Student athletes should be able to handle both their sport and schoolwork. It should not be extremely difficult to manage both time commitments.

Sleep is considered critical to both academic and athletic performances, according to Teens and Sleep. In a study conducted at Harvard-Westlake School, over 75 percent of student athletes suffered from sleep deprivation, reporting that they consistently got less than eight of sleep per night.

Getting a healthy amount of sleep is a problem for student athletes, and many enter a vicious cycle every night of getting home late from sports and staying up late doing homework, according to The Foundation for Global Sports Development.

Teachers and administration should make it a focus to provide opportunities for student athletes to stay caught up with school, yet also spend an appropriate amount of time playing a sport that is enjoyable.

A huge concern for this generation is that students aren’t spending enough time outside or exercising. I think this problem has an easy solution. The education system needs to make it easier for students to play sports and still manage all academic focuses.

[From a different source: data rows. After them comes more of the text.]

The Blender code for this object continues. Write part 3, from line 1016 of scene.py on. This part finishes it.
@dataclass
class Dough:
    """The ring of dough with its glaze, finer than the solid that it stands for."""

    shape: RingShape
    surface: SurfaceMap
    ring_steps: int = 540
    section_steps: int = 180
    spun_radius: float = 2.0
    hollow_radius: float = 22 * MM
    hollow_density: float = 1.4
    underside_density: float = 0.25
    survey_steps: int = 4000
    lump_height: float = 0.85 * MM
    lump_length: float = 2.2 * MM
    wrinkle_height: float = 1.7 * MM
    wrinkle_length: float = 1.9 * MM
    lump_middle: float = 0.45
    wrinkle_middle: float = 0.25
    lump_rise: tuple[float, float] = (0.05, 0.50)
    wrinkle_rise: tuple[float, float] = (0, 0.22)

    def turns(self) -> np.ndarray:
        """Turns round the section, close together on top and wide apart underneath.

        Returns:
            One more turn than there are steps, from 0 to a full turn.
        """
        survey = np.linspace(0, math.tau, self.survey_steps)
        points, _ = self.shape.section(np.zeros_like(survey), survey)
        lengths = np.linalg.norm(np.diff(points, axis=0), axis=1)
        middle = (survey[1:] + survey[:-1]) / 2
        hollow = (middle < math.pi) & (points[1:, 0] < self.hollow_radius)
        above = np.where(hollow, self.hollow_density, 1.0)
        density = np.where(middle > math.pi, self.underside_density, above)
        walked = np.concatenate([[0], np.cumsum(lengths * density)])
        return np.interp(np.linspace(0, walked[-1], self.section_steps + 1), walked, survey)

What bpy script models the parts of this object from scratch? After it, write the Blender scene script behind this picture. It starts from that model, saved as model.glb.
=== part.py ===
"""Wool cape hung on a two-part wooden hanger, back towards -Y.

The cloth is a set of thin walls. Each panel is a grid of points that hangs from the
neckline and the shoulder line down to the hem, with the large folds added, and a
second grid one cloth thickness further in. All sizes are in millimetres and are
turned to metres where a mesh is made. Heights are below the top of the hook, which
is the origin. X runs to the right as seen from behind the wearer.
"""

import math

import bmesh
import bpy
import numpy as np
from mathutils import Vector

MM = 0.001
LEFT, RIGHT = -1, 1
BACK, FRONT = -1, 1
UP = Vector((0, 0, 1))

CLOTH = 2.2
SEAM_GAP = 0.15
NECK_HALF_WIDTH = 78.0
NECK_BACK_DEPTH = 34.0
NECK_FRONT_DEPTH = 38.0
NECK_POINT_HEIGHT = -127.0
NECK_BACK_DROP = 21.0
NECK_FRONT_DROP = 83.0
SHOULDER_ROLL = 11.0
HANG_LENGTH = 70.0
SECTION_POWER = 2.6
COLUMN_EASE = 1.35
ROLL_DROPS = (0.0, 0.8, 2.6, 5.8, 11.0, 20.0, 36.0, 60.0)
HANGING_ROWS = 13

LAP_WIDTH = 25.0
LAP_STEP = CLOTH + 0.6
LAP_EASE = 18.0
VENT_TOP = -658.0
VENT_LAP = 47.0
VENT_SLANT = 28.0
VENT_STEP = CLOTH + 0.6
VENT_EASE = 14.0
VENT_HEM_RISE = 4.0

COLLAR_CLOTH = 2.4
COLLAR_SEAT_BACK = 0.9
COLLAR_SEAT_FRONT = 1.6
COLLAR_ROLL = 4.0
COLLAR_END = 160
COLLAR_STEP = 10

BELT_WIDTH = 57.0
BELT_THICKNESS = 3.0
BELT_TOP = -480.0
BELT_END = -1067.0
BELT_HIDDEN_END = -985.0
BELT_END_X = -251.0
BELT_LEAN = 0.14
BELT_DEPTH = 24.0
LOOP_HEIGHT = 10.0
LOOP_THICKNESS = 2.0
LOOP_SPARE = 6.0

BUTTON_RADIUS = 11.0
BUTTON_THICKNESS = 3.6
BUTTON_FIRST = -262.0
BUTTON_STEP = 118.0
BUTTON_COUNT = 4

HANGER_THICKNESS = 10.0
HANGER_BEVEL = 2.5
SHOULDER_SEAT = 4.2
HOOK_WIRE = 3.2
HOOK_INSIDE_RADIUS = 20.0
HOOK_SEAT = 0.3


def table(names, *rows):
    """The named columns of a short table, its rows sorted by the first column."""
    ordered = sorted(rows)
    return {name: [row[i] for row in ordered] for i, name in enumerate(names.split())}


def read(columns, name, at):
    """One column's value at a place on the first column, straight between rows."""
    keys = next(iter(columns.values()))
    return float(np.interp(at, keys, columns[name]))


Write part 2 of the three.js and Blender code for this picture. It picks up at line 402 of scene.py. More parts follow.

If school policies concerning deadline extensions for student athletes existed, students would have more options for extracurriculars.

High school administration and staff must be aware of the required commitments that student athletes face for their sports. Staff meetings should be held prior to each of the three high school sports seasons.

These meetings would include a distributed schedule for each sport and a brief speech from one coach for each sport.

Having teachers learn about student athlete’s schedules and commitments would make it easier and more efficient for the students to complete all their work on time and continue to be successful in their academics.

Athletes should be able to dedicate time to their sport, while also keeping up with their academics.